はじめに

「農業で使った支出を経費にしたいけど、どこまで認められるの?」
「肥料や燃料は当然経費だとしても、軽トラ代や家の電気代はどうなるの?」

このように、農業経営では 経費の線引き に迷うケースが多く見られます。
特に個人の農家の場合、家計と事業の支出が混ざりやすく、正確な経費処理が求められます。

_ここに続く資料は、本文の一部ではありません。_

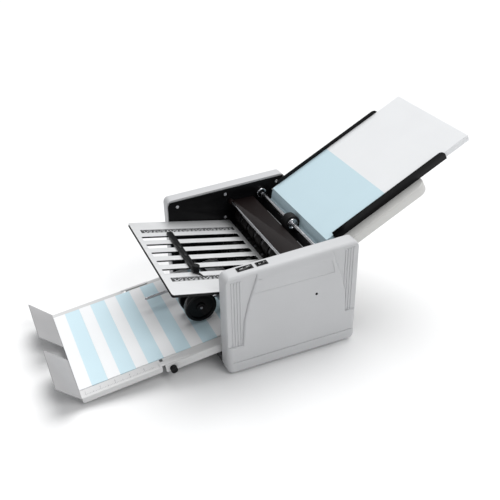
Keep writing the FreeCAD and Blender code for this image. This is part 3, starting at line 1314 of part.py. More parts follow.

この記事では、農家が経費として落とせる具体例 と、税務調査でトラブルになりやすい注意点 をわかりやすく解説します。

そもそも「経費」とは?

経費とは、農業所得を得るために必要な支出 のことを指します。
つまり、「農業の売上を上げるため」「作物を生産・販売するため」に必要な支出であれば経費として認められます。

ただし、私生活に関わる支出は経費にできません。
この「事業用」と「私用」をしっかり分けることが、正しい経理の第一歩です。

農家が経費にできる主な費用一覧

ここでは、農家が実際に経費として計上できる代表的な費用を紹介します。

1. 肥料・農薬・種苗費

肥料、堆肥、農薬、除草剤、種子、苗など、作物を育てるための直接的な費用はすべて経費になります。
→ 勘定科目:肥料費・農薬費・種苗費

2. 農機具・器具備品費

トラクター、コンバイン、草刈り機、散布機など。
購入金額が10万円未満であれば消耗品費として経費にできます。
10万円以上で耐用年数があるものは、減価償却資産 として計上し、数年にわたって経費化します。
→ 勘定科目:減価償却費・消耗品費

3. 燃料費・オイル代

軽トラ・トラクター・耕運機・発電機などに使うガソリンや軽油は経費です。
ただし、プライベートの車と共用している場合は、事業割合を按分(あんぶん)して計上します。
→ 勘定科目:燃料費・車両費

4. 水道光熱費

ビニールハウスや農作業小屋で使用する電気・ガス・水道代は経費にできます。
自宅と兼用の場合は、農業利用の割合を明確にして按分 します。
→ 勘定科目:水道光熱費

5. 通信費・携帯電話代

農業用のスマートフォンやパソコン通信費は経費です。
私用と兼用している場合は、農業での使用割合(たとえば50%など)を根拠をもって計上します。
→ 勘定科目:通信費

6. 運搬費・販売費

市場や直売所への配送費、軽トラックのガソリン代、宅配便料金など。
農産物を運搬するための費用はすべて経費になります。
→ 勘定科目:運賃・車両費・販売費

7. 施設・土地関連費

ハウス資材、ビニール、支柱、ネット、防虫設備など。
修繕費や改修費も内容によっては経費になります。
→ 勘定科目:修繕費・消耗品費

8. 農協手数料・販売手数料

JA出荷時の販売手数料や組合費、農産物直売所への出荷手数料なども経費です。
→ 勘定科目:支払手数料・販売手数料

9. 雑費・消耗品費

軍手、長靴、作業着、マスク、メモ帳などの農作業に関する日用品も経費になります。
→ 勘定科目:消耗品費・雑費

10. 税理士・記帳代行などの業務委託費

確定申告や記帳代行、経理ソフト利用料などは、農業経営のための必要経費です。
→ 勘定科目:支払手数料・業務委託費

税務調査でよくある指摘ポイント

  1. 私用との区別があいまい
     家事関連費が混在していると、経費の一部が否認されます。
     → 按分の根拠(使用時間・面積・台数など)を説明できるように。
  2. 減価償却の誤り
     高額な農機具を全額経費にしてしまうケース。
     → 耐用年数に応じて計算する必要があります。
  3. 家族への給与の処理ミス
     青色事業専従者給与の届出を出していないのに家族給与を経費にしていると、全額否認されます。
  4. 領収書や帳簿の未保存
     「もらってない」「書いてない」は通用しません。
     → 日付・支出先・金額を記録した帳簿をつけておくことが重要です。

経費計上のコツとポイント

プライベートと事業を分ける:専用の通帳・クレジットカードを使う
領収書を月ごとにファイリング:クラウド会計ソフトやスマホアプリも活用
按分ルールを明確に:「電気代のうち農業分50%」など自分なりの基準を持つ
記帳はこまめに:まとめてやると漏れやミスが発生しやすい

まとめ:農家の経費は「事業関連性」と「証拠」がカギ

・肥料・農薬・燃料・作業着など、生産に必要なものはすべて経費
・自宅兼用や家族利用があるものは 按分 が必要
・高額な農機具は 減価償却
・家族給与を経費にするなら 青色事業専従者届出 が必須
・領収書・帳簿の保存で 税務調査に強い経営

農業の経理はシンプルなようで、実は細かい判断が求められます。
小さな経費でも積み重なれば大きな節税につながります。